Besotted Voce – A few (hundred) words on character voice

Voices-graphic-2

No matter with whom you speak, to an outside observer, the two of you sound different.

I’m not talking about the pitch or timber of your voices—although those likely are different—but rather those other factors that make your speech distinct: cadence, word choice, sentence structure, etc.

For five years, I worked as an editor and writer on a couple magazines in Washington, DC, and over that time, I found that I could tell which of my workmates wrote which articles without looking at their bylines…even without our names, the pieces had our fingerprints all over them.

How Mark Lesney opened an article was very different from the way Nancy McGuire would.

Mike Felton explained his thesis very differently from David Filmore.

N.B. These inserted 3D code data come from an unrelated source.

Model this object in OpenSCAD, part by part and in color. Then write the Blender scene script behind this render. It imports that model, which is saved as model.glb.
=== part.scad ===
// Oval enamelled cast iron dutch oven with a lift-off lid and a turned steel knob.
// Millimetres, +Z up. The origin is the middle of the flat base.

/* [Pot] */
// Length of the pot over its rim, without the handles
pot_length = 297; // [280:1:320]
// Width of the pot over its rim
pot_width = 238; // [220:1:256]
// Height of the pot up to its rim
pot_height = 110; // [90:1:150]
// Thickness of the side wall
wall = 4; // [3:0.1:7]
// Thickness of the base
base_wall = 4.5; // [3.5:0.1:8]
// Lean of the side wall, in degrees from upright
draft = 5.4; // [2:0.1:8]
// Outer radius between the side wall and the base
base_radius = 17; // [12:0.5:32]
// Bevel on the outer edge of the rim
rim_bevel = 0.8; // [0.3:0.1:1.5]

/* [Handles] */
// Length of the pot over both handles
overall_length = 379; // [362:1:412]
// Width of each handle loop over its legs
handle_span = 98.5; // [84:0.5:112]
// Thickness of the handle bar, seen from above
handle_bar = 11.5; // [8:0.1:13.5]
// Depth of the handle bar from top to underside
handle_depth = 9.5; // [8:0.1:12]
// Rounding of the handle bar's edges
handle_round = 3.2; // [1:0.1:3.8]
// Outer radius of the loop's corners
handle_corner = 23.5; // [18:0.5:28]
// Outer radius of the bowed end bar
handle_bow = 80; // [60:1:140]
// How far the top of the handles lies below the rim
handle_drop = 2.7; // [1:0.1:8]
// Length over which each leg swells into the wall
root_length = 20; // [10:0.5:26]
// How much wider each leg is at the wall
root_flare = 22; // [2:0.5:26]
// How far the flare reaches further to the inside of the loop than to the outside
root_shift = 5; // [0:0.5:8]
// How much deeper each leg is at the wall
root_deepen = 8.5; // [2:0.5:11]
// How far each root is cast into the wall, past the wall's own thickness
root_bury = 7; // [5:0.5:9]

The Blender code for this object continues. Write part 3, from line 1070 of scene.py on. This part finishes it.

And the two Randys were polar opposites in sentence construction: Mr. Frey being pithy, while Mr. Willis would wax poetically at the drop of a proverbial hat.

Some might argue that these differences reflect variations in style, but I believe the situation is less superficial than style. Instead, it reflects who we are as individuals; our personalities, our experiences, our beliefs, and our feelings both emotional and physical. We speak/write as the people we are at that particular moment. I as me and you as you (this sentence screams for a “Goo-goo goo-jube”).

Ideally, this same variety of voice should occur in the fictional characters we create, whether for screenplays, novels, short stories, sketches or whatever.

With all but the shortest lines of dialogue, a reader or listener should be able to tell which lines correspond to the same speaker even in the absence of any overt identifying marks such as the character’s name.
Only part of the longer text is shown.